The BoC’s main task is to keep inflation close to a target of 2% annually. When it became clear that inflation was well in excess of this target, the BoC quickly changed course and began raising interest rates quickly and drastically. In six consecutive announcements since March 2022, it raised the federal funds rate to 3.75% – one of the steepest and fastest rate hikes on record.
High interest rates tend to slow spending, borrowing, investment and labor demand.
The effects of the rate hikes are already visible. Families and businesses have already started to spend less, house prices have stalled and the stock market has retreated.
The BoC stated its aim to control prices, even if this is at the expense of wage growth and a recession.
Recessions aren’t always bad
A recession isn’t the end of the world – it’s just a natural part of our economic cycle. Fears of a recession can easily hit you harder than an actual recession.
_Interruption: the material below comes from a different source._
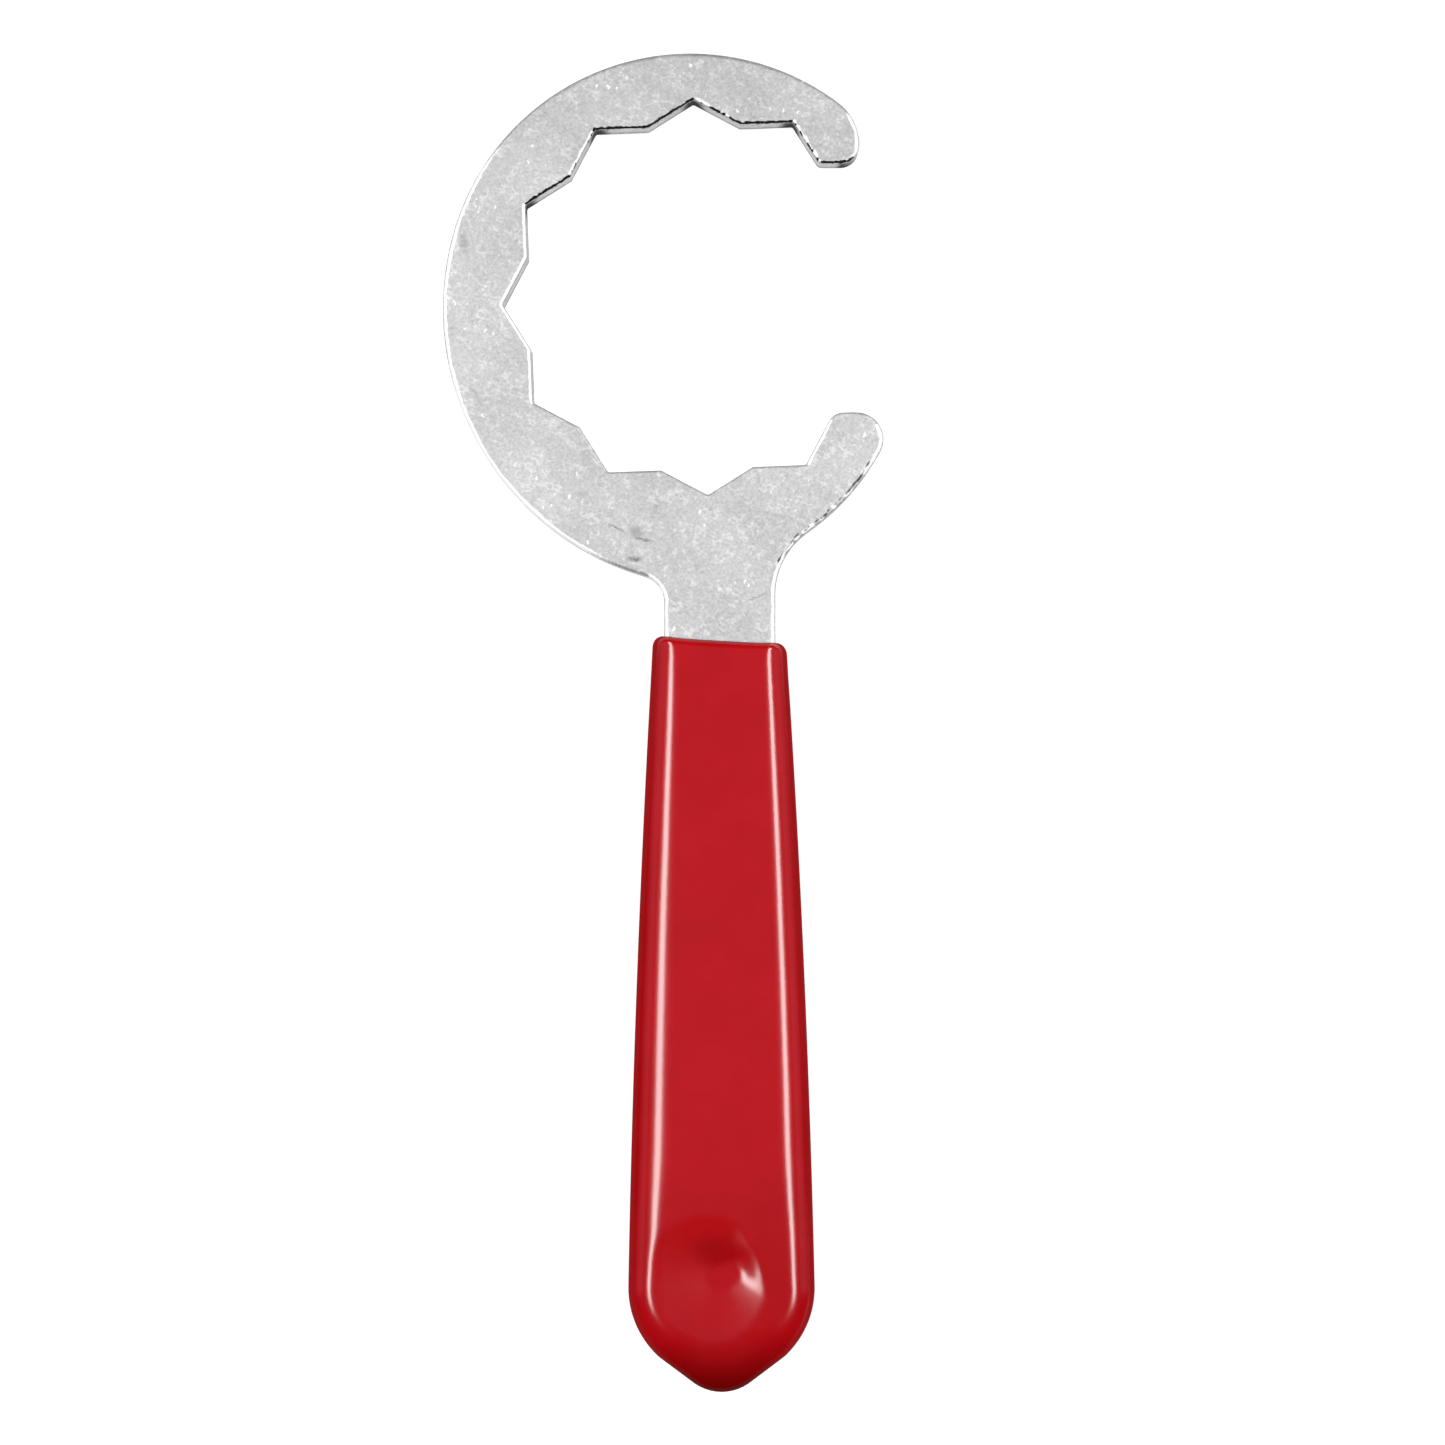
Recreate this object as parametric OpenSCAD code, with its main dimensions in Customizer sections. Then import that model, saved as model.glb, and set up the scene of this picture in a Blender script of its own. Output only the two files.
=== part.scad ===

For example, in December 2018, the North American stock market took a beating as the NASDAQ, S&P 500 and the DOW fell to 15-month lows. In fact, just a month or two later, the stock market returned about 20%.
“It’s been a very volatile, risky year and economic conditions have weakened,” said Craig Alexander, chief economist at Deloitte Canada. “When you’ve sold [assets] 2018 and didn’t invest in 2019 because you were afraid of a recession and you missed out on one of the best years in the stock market.”